The share of inactive, insignificant, neutral filler […] is generally never as great in a painting, a poem, even in a novel, as it is in the cinema, where it reaches its maximum. In the most rigorously composed, most purely significant and pared-down image, the camera’s rectangular frame still takes in a swarm of objects — the set designer’s bric-a-brac, landscaping details, sparkling waters, cast shadows, clouds, the movement of leaves — which are extra, which are just there, and which the sensitive roll of film captures in a state of non-participation […] A character is caught in the gelatin of the roll of film like an insect in its piece of amber, suspended pell-mell with leaves, grains of sand, flower petals, fragments of bark.


Or this juxtaposition of the film and the novel which immediately follows it:


The deep affinity one has for a film is translated by the need to see it again, but that which one has for a book is not linked, or only episodically, to the need to read it again […] Every film, however magnificent, thus retains the character of a manufactured object at the end of its chain of production, to take or leave as a whole; not soluble in memory or reverie, defined by the clear and isolating contour of its peremptory images and its rigid framing, it is — if I dare use this expression — non-psychodegradable, a “unit” that can certainly be enclosed in the memory but does not dissolve, or penetrate, or sow seed there.


Non-psychodegradable. The term would be pure gold to a postmodern academic who would use it as the basis of a book on film studies; but Gracq is content to employ it as little more than a descriptive summary of a thought that fills less than a page-and-a-half, and even then he introduces it with a polite disclaimer, as if such an overt display of wit were unbecoming.


Nor is it impossible to digest Gracq’s thoughts on books one might never have read. Even if Proust is one of those names that is shibboleth to some distant circle of literati, a reader can appreciate Gracq’s view that “Guermantes Way remains both the most shimmering and most superficial part of Remembrance (of Things Past); it really has to do with the society novelist, monocle secured to his eye, circulating through the salons under the aegis of the parodic phylactery, I am observing.” Or his opinion that “Valèry’s reflections on literature are those of a writer in whom the pleasure of reading is at its minimum, the concern for personal verification at its maximum. His natural frostiness in the matter makes it so that each time he attacks a novel, it is in the manner of a leader of ancient gymnastics criticizing a lack of economy in the motions of coitus: he takes offence at wasted energy, the stakes of which he does not wish to consider.” The imagery of the monocle, the coitus parallel – these are the defining characteristics of Gracq’s critical writing, and these are what make him both original and accessible, often the most antithetical of pairings.
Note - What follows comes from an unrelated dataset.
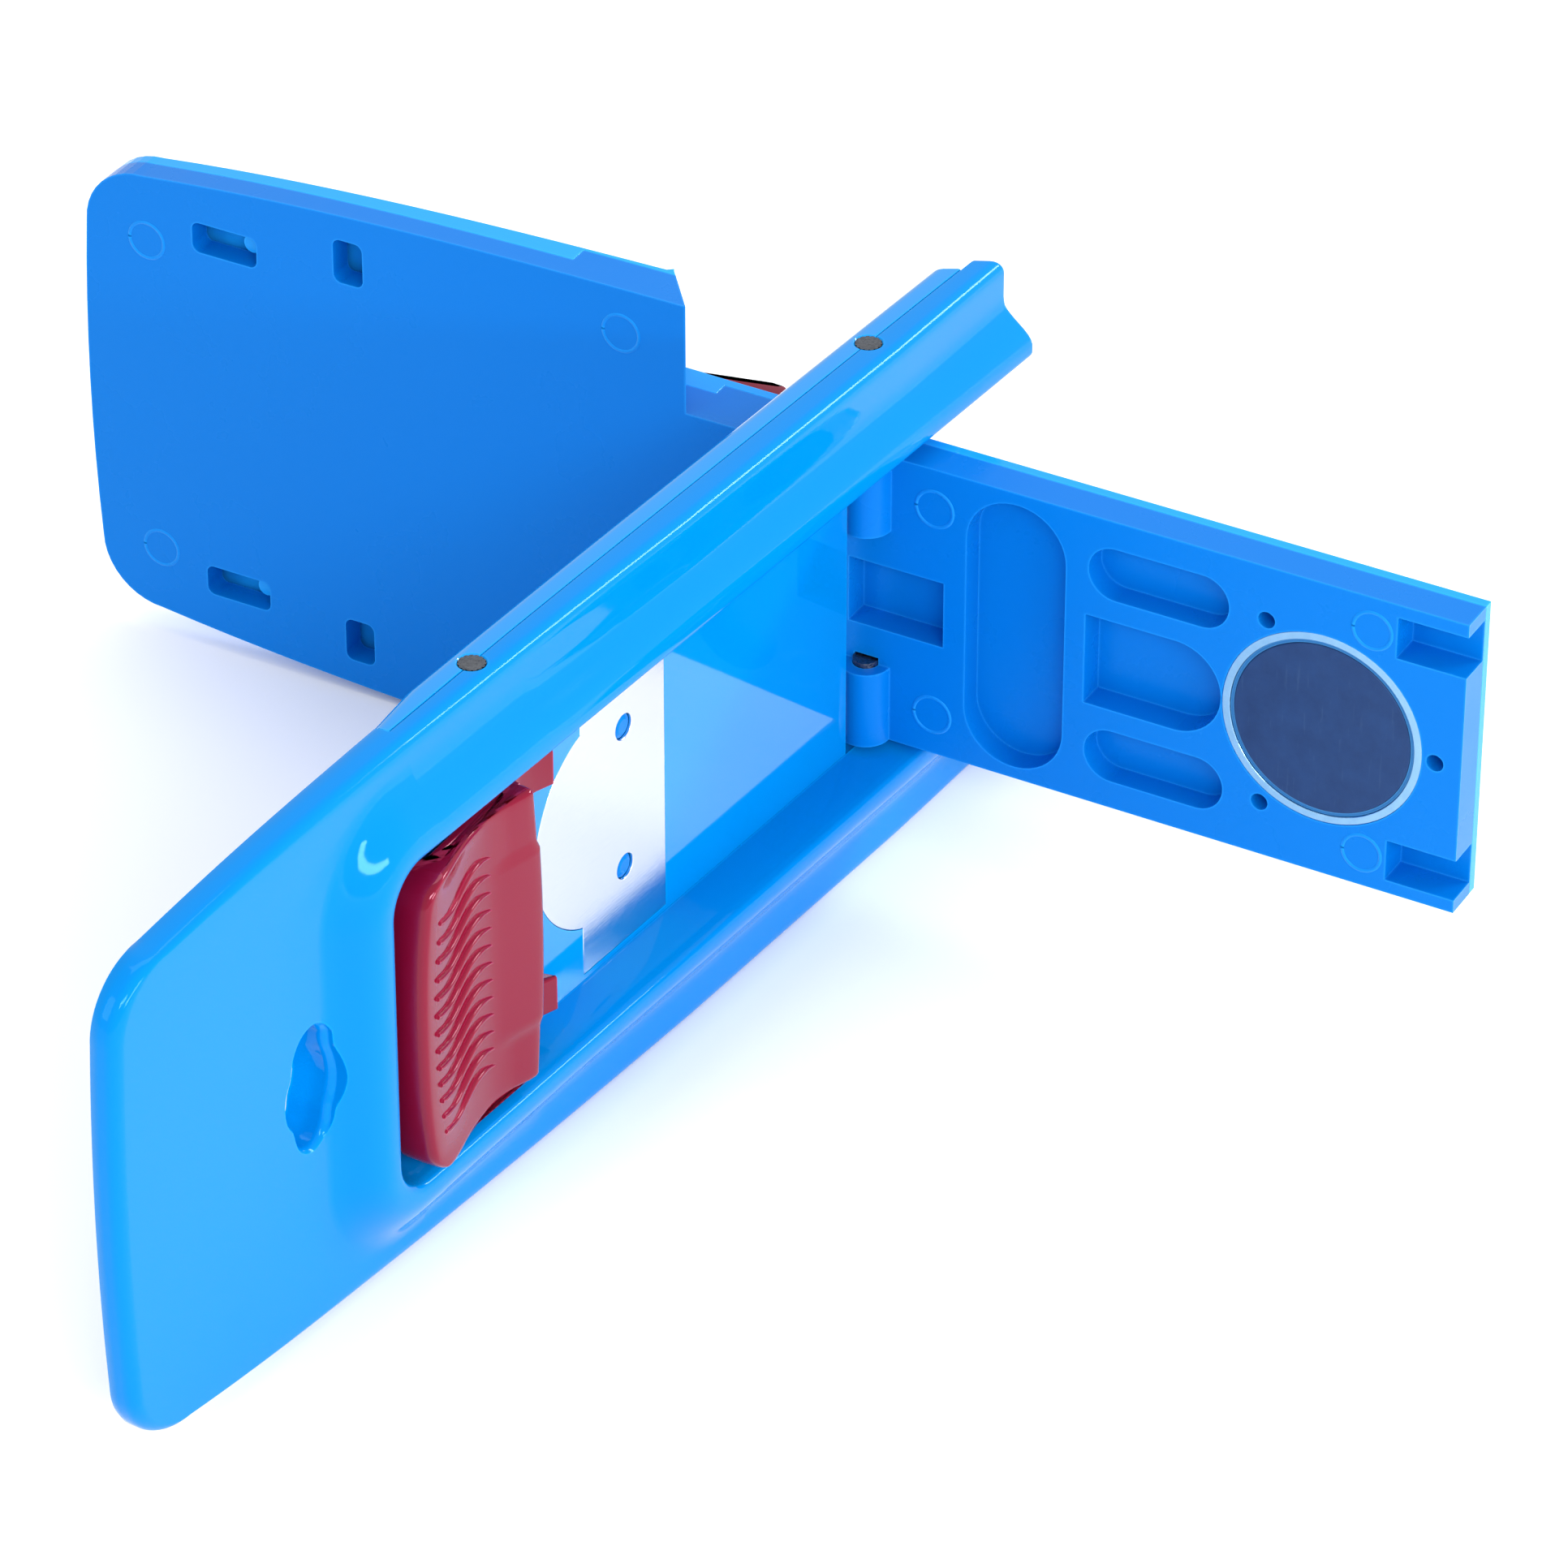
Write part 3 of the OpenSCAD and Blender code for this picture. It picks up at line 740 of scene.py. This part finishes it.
clamp = foot_pedal("cloth_clamp_pad", clamp_place, PIN_LIFT + 1.8, 26.8, 26.8, False)
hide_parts("cloth_clamp")
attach(clamp, "cloth_clamp")
dress(clamp, RUBY)

LOOKS = {
    "short_wing_base": (SATIN_BLUE, 0.9), "short_wing_cover": (COVER_BLUE, 1.1),
    "strike_plate": (PLATE, 0.15), "strike_rivets": (SATIN_BLUE, 0),
    "hinge_pins": (PIN, 0), "pedal_pins": (PIN, 0), "clamp_pins": (PIN, 0),
    "pedal_spring": (WIRE, 0), "clamp_spring": (WIRE, 0), "magnet": (FERRITE, 0.2),
    "magnet_sleeve": (SPACER, 0), "magnet_cup": (CUP, 0.15), "joint_axle": (WIRE, 0.3),
    "axle_clip": (WIRE, 0), "axle_washers": (WIRE, 0), "joint_yoke": (RUBY, 0.4), "cross_pins": (WIRE, 0.3),
    "handle_socket": (RUBY, 0.5), "socket_screw": (WIRE, 0.2),
}
for node, (look, width) in LOOKS.items():
    dress(NODES[node], look)
    if width:
        soften(NODES[node], width)


def ejector_rings():
    """Witness rings that the moulding tool's ejector pins leave on the short wing."""
    bm = bmesh.new()
    for x, y, lev in [(153, 34.5, 0), (49, 44.3, 0), (-13.9, 22.5, 5.15), (-102.3, 24, 5.15)]:
        for side in (1, -1):
            sections = []
            for a in (math.tau * k / 48 for k in range(49)):
                section = []
                for t in (math.tau * c / 8 for c in range(8)):
                    r = RING_R + RING_W * math.cos(t)
                    px, py = x + r * math.cos(a), side * y + r * math.sin(a)
                    section.append((px, py, lev + RING_H * math.sin(t)))
                sections.append(section)
            add_loft(bm, sections, short_wing)
    return mesh_object("ejector_rings", bm, 60)


rings = ejector_rings()
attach(rings, "short_wing")
dress(rings, SATIN_BLUE)


# ------------------------------------------------------------------ studio
def stage_floor():
    """A plain white floor just under the part."""
    bm = bmesh.new()
    bmesh.ops.create_grid(bm, x_segments=4, y_segments=4, size=STUDIO_SIZE)
    obj = mesh_object("studio_floor", bm)
    m, shader = material("studio_white")[::2]
    shader.inputs["Base Color"].default_value = (0.99, 0.99, 0.99, 1)
    shader.inputs["Roughness"].default_value = 0.9
    dress(obj, m)
    obj.location.z = -0.0002


stage_floor()


def softbox(name, place, width, height, power):
    """A rectangular area light aimed at the part's middle."""
    light = bpy.data.lights.new(name, "AREA")
    light.shape = "RECTANGLE"
    light.size = width
    light.size_y = height
    light.energy = power
    obj = bpy.data.objects.new(name, light)
    bpy.context.scene.collection.objects.link(obj)
    obj.location = place
    direction = Vector((0, 0, 0.05)) - Vector(place)
    obj.rotation_euler = direction.to_track_quat("-Z", "Y").to_euler()


softbox("key_box", (-1.3, -1.35, 1.2), 0.9, 0.35, 20)
softbox("top_box", (0.3, 0.3, 1.8), 1.2, 0.6, 6)
softbox("left_box", (-1.6, 0.8, 0.9), 0.5, 1.0, 5)
softbox("front_box", (-0.25, -1.6, 0.45), 0.9, 0.14, 11)
softbox("right_box", (1.15, -0.9, 0.75), 0.6, 0.22, 10)

world = bpy.data.worlds.new("studio")
bpy.context.scene.world = world
world.use_nodes = True
world.node_tree.nodes["Background"].inputs["Color"].default_value = (1, 1, 1, 1)
world.node_tree.nodes["Background"].inputs["Strength"].default_value = 0.95

camera_data = bpy.data.cameras.new("camera")
camera = bpy.data.objects.new("camera", camera_data)
bpy.context.scene.collection.objects.link(camera)
camera_data.sensor_width = 36
camera_data.lens = 184.14
camera_data.clip_start = 0.05
camera_data.clip_end = 50
forward = Vector((0.6947, 0.4509, -0.5604)).normalized()
up = Vector((0.4692, 0.3064, 0.8282))
right = forward.cross(up).normalized()
up = right.cross(forward)
camera.matrix_world = Matrix((
    (right.x, up.x, -forward.x, -0.9595),
    (right.y, up.y, -forward.y, -0.6901),
    (right.z, up.z, -forward.z, 0.8558),
    (0, 0, 0, 1)))
bpy.context.scene.camera = camera
bpy.context.scene.view_settings.view_transform = "Standard"
bpy.context.scene.view_settings.look = "None"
As stunning as Gracq’s insights can be, one should be careful not to be swept away by his charms. Apropos of The Red and the Black, his claim that “[a] character in a novel, however lifelike he may be, instantly loses his suppleness and freedom if we encounter him in a scene with an actual historical figure, because suddenly he has been linked to an isolated fixed point: for a moment, he is nothing more than a coat hung on a peg” is wholly invalidated by William Boyd’s masterful novel Any Human Heart, in which his fictional protagonist, Logan Mountstuart, mingles with a number of real-life historical figures. (Coincidentally, I read Gracq’s passage and had this skeptical reaction on the same day that this article appeared in the Guardian.) And his assertion that “there is no world of Stendhal in the sense that we speak of the world of Dostoyevsky or the world of Kafka: there is just the world” is contradicted by what he writes a mere twenty pages earlier: “Everyone knows that every great novelist creates a ‘world’ […] – Stendhal does both more and less at once: he establishes a second, inhabitable native land for his true readers, off to the side, a retreat suspended outside time, not really situated, not really dated, a refuge made for life’s Sundays, where the air is drier, more bracing, where life flows, relaxed and fresh.” It’s easy to be lulled into a reverential stupor by the poetry of Gracq’s phrasing and overlook these moments when he raises his flag on opposing hilltops.
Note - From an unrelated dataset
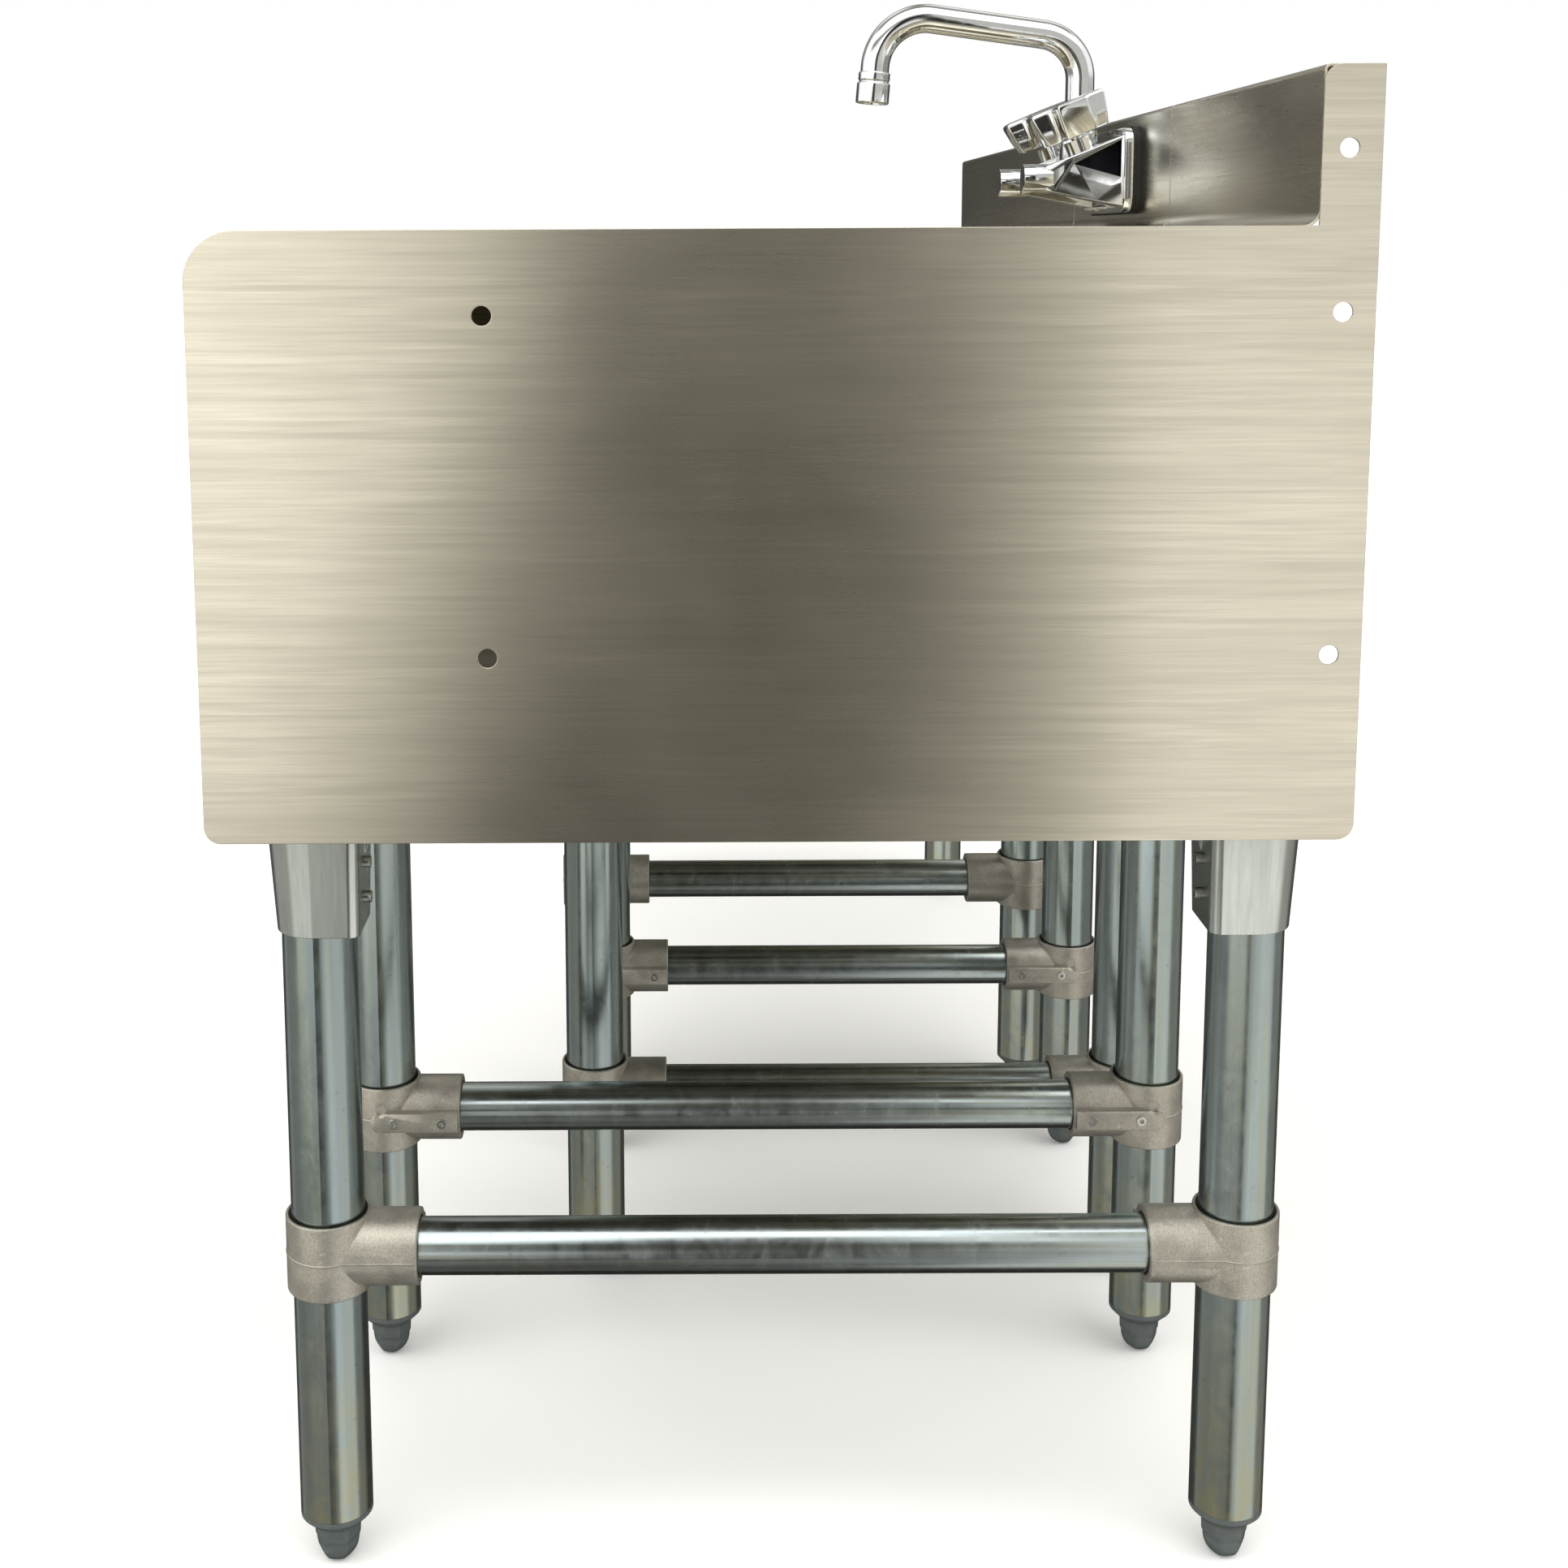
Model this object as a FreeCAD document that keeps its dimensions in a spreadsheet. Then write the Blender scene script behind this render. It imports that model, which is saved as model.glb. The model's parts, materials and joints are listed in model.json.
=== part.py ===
import FreeCAD, Part, Sketcher
import math
import os
import re

# Underbar hand-wash sink run: a deep end section, a hand-sink section with a wall-mount swivel
# faucet, and a long drainboard section, bolted side by side on tubular legs.
# Millimetres. +X points to the right-hand end panel, +Y to the wall, +Z up. The origin lies on
# the floor at the middle of the run's outline.

CELLS = (
    ("deep_width", 304, "width of the deep end section"),
    ("basin_width", 310, "width of the hand-sink section"),
    ("board_width", 641, "width of the drainboard section"),
    ("deep_depth", 597, "front to back of the deep section"),
    ("main_depth", 467, "front to back of the other two sections"),
    ("deck_height", 762, "working surface above the floor"),
    ("side_drop", 316, "end panel below the working surface"),
    ("splash_rise", 79, "backsplash above the working surface"),
    ("splash_thick", 30, "backsplash front to back"),
    ("sheet_gauge", 1.2, "stainless sheet"),
    ("nose_radius", 26.5, "rolled front edge"),
    ("cove_radius", 8, "bend from deck to backsplash"),
    ("lip_radius", 3, "other sheet bends, outside"),
    ("splash_lip", 20, "backsplash flange, down the back"),
    ("apron_gap", 12, "apron stops this far above the panel's bottom edge"),
    ("apron_hem", 15, "apron's inward hem"),
    ("foot_flange", 80, "panel's inward bottom flange"),
    ("flange_relief", 10, "bottom flange stops this far from front and back"),
    ("panel_corner", 9, "bottom corners and backsplash corner of a panel"),
    ("bolt_row_low", 218, "lower bolt holes below the deck"),
    ("bolt_row_high", 43, "upper bolt holes below the deck"),
    ("bolt_ear_rise", 38, "bolt hole above the deck"),
    ("bolt_rear_inset", 16.5, "rear bolt holes from the wall plane"),
    ("bolt_front_inset", 448, "front bolt holes from the wall plane"),
    ("bolt_hole_dia", 10, "clearance hole"),
    ("bolt_dia", 8, "section bolt"),
    ("bolt_head_dia", 15, "across the corners"),
    ("bolt_head_tall", 5.5, "hexagon head"),
    ("nut_tall", 6.5, "hexagon nut"),
    ("leg_od", 41.3, "leg tube"),
    ("leg_wall", 1.5, "leg tube wall"),
    ("leg_lift", 33, "leg's lower end above the floor"),
    ("leg_start_inset", 60, "first legs from the run's deep end"),
    ("leg_finish_inset", 36, "last legs from the run's other end"),
    ("leg_near_inset", 76, "a later section's first legs from its seam"),
    ("leg_far_inset", 31, "a section's last legs from its seam"),
    ("leg_front_inset", 54, "leg axis from its section's front"),
    ("leg_rear_inset", 29, "leg axis from the wall plane"),
    ("deep_leg_shift", 7, "deep section's legs stand this far forward"),
    ("board_leg_shift", 17, "drainboard legs stand this far forward"),
    ("brace_od", 31.8, "cross brace tube"),
    ("brace_wall", 1.5, "cross brace wall"),
    ("brace_z_deep_near", 191, "brace heights, axis above the floor"),
    ("brace_z_deep_far", 176, ""),
    ("brace_z_basin_near", 141, ""),
    ("brace_z_basin_far", 156, ""),
    ("brace_z_board_near", 195, ""),
    ("brace_z_board_far", 175, ""),
    ("socket_wall", 3.35, "cast socket ring outside the leg"),
    ("socket_tall", 44, "cast socket ring height"),
    ("socket_side_wall", 5.35, "cast side tube outside the brace"),
    ("socket_reach", 52, "side tube end from the leg axis"),
    ("socket_fit", 0.3, "radial gap round leg and brace"),
    ("plate_tall", 12, "raised screw bar on a socket"),
    ("plate_proud", 3, "bar's face outside the ring"),
    ("screw_near", 9, "first set screw from the leg axis"),
    ("screw_pitch", 32, "second set screw from the first"),
    ("screw_dia", 6.5, "set screw"),
    ("screw_long", 4, "set screw head and shank that show"),
    ("screw_sink", 3, "set screw's seat below the bar's face"),
    ("screw_key", 3.2, "hexagon key hole"),
    ("gusset_tall", 65, "leg gusset"),
    ("gusset_top_gap", 6.35, "gusset's outside from the leg's surface, top"),
    ("gusset_low_gap", 4.85, "gusset's flat side from the leg's surface, bottom"),
    ("gusset_gauge", 1.8, "gusset sheet"),
    ("gusset_fit", 0.3, "gusset's lower edge from the leg"),
    ("gusset_wing", 7, "triangular wing at its top"),
    ("gusset_wing_tall", 28, "triangular wing's height"),
    ("gusset_screw_drop", 29, "upper set screw below the flange"),
    ("gusset_screw_pitch", 20, "lower set screw from the upper"),
    ("gusset_screw_proud", 2.5, "head outside the flat"),
    ("plug_collar_tall", 9, "plastic plug below the leg's end"),
    ("plug_collar_low_dia", 29.5, "plug's lower end"),
    ("plug_deep", 30, "plug inside the leg"),
    ("plug_fit", 0.1, "plug to leg wall, radial"),
    ("foot_flats", 25.3, "bullet foot across its flats"),
    ("foot_stud_dia", 16, "foot's stud"),
    ("foot_stud_long", 28, "foot's stud"),
    ("foot_stop_gap", 0.3, "foot to plug at its upper stop"),
    ("stud_fit", 0.08, "radial running gap"),
    ("bowl_wide", 230, "hand bowl opening, side to side"),
    ("bowl_long", 300, "hand bowl opening, front to back"),
    ("bowl_deep", 160, "hand bowl below the deck"),
    ("bowl_corner", 45, "hand bowl's upright corners"),
    ("bowl_base_corner", 25, "hand bowl's bottom edge"),
    ("bowl_rear_inset", 80, "bowl opening's back edge from the wall plane"),
    ("bowl_rim", 12, "bowl's flange under the deck"),
    ("rib_pitch", 64, "drainboard rib to rib"),
    ("rib_wide", 14, "drainboard rib"),
    ("rib_proud", 2.4, "drainboard rib above the deck"),
    ("rib_inset", 52, "ribs from the board's edges"),
    ("drain_hole_dia", 48, "hole in the bowl"),
    ("drain_pipe_dia", 44, "drain body outside"),
    ("drain_pipe_wall", 2, "drain body wall"),
    ("drain_flange_dia", 76, "drain flange in the bowl"),
    ("drain_flange_tall", 2.5, "drain flange"),
    ("drain_body_long", 44, "drain body below the bowl"),
    ("drain_nut_dia", 68, "drain lock nut"),
    ("drain_nut_tall", 12, "drain lock nut"),
    ("tail_dia", 38, "tailpiece"),
    ("tail_long", 120, "tailpiece"),
    ("tail_wall", 1.5, "tailpiece wall"),
    ("basket_dia", 37, "strainer basket"),
    ("basket_deep", 14, "strainer basket"),
    ("basket_rim_dia", 52, "strainer basket's rim"),
    ("basket_gap", 0.3, "basket's rim above its seat"),
    ("faucet_centres", 102, "valve to valve"),
    ("faucet_height", 40.5, "faucet axis above the deck"),
    ("flange_tall", 58, "faucet's wall flange"),
    ("gasket_thick", 5, "black gasket behind the flange"),
    ("body_reach", 78, "faucet body in front of the backsplash"),
    ("hub_dia", 20.5, "faucet hub at the front"),
    ("body_end", 22, "body beyond each valve"),
    ("flange_lip", 6, "wall flange front to back"),
    ("flange_corner", 11, "wall flange corners"),
    ("hub_drop", 5.5, "hub axis below the faucet axis"),
    ("hub_long", 20, "hub front to back"),
    ("horn_inset", 4, "tapered horn inside the flange's edge"),
    ("pocket_floor", 10, "side pocket's floor from the valve axis"),
    ("pocket_tip_out", 44, "side pocket's front corner from the backsplash"),
    ("pocket_rear_out", 13, "side pocket's rear edge from the backsplash"),
    ("pocket_tip_rise", 45, "side pocket's front corner above the deck"),
    ("pocket_low_rise", 36, "side pocket's lower rear corner above the deck"),
    ("pocket_high_rise", 61, "side pocket's upper rear corner above the deck"),
    ("tower_sink", 20, "valve tower below its seat"),
    ("bridge_deep", 30, "bridge between the valves, front to back"),
    ("bridge_tall", 26, "bridge between the valves"),
    ("shank_dia", 20.5, "threaded supply shank"),
    ("shank_long", 28, "shank behind the backsplash sheet"),
    ("shank_tail_dia", 20.1, "shank's free end, beyond its nut"),
    ("shank_shoulder", 1, "full-width shank that shows past its nut"),
    ("shank_wall", 3, "shank wall"),
    ("shank_nut_dia", 34, "shank nut across corners"),
    ("shank_nut_tall", 8, "shank nut"),
    ("valve_lean", 22, "degrees that the valves lean forward"),
    ("valve_out", 35.3, "valve axis foot from the backsplash"),
    ("valve_rise", 10, "valve seat above the faucet axis"),
    ("bonnet_dia", 20.5, "valve bonnet"),
    ("bonnet_tall", 13, "valve bonnet"),
    ("stem_dia", 8, "valve stem"),
    ("stem_tall", 13, "valve stem above the bonnet"),
    ("knob_span", 56, "four-lobe handle across"),
    ("knob_lobe", 21.5, "handle lobe width"),
    ("knob_tall", 25, "handle height"),
    ("knob_gap", 2, "handle above its bonnet"),
    ("knob_turn", 45, "degrees from a lobe to the run's length, at rest"),
    ("stem_fit", 0.06, "radial running gap"),
    ("spout_out", 29, "spout riser from the backsplash"),
    ("spout_dia", 20.5, "spout tube"),
    ("spout_wall", 1.5, "spout tube wall"),
    ("spout_reach", 177.6, "outlet from the backsplash"),
    ("spout_crown", 135.3, "riser's corner above the deck"),
    ("spout_front", 155.6, "front corner above the deck"),
    ("spout_front_out", 174, "front corner from the backsplash"),
    ("spout_end_rise", 109, "tube's end above the deck"),
    ("spout_rear_bend", 32, "rear bend, at the tube's axis"),
    ("spout_front_bend", 36, "front bend, at the tube's axis"),
    ("spout_foot_rise", 67, "tube's foot above the deck"),
    ("collar_dia", 29, "spout nut"),
    ("collar_tall", 15, "spout nut"),
    ("boss_rise", 70, "body's spout boss above the deck"),
    ("spout_fit", 0.08, "radial running gap"),
    ("spout_seat_gap", 10, "bore below the tube's foot"),
    ("aerator_dia", 24.1, "aerator"),
    ("aerator_tall", 18.5, "aerator"),
)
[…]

But the greatest minds are beset by contradictions, as Leonard Bernstein, himself a tangle of contradictions, pointed out in his The Unanswered Question lectures. To read Gracq is not just to find a critic who can explain “better than I could do myself, why reading a book gives me a pleasure that cannot be replaced” but also to be accompanied on a unique tour of the world of arts and literature, and to come to see much of it with renewed vision. So profound is its impact that reviewing Reading Writing presents its own challenge. A newfound temptation exists to analyze and write about it as Gracq himself would, and to attempt to meet his conception of the ideal critic. I doubt that I’ve done so here; but if I’ve approached that lofty aspiration by even a fraction of an inch, then I can hope to have done justice to this wonderful collection, so fluidly translated by Jeanine Herman.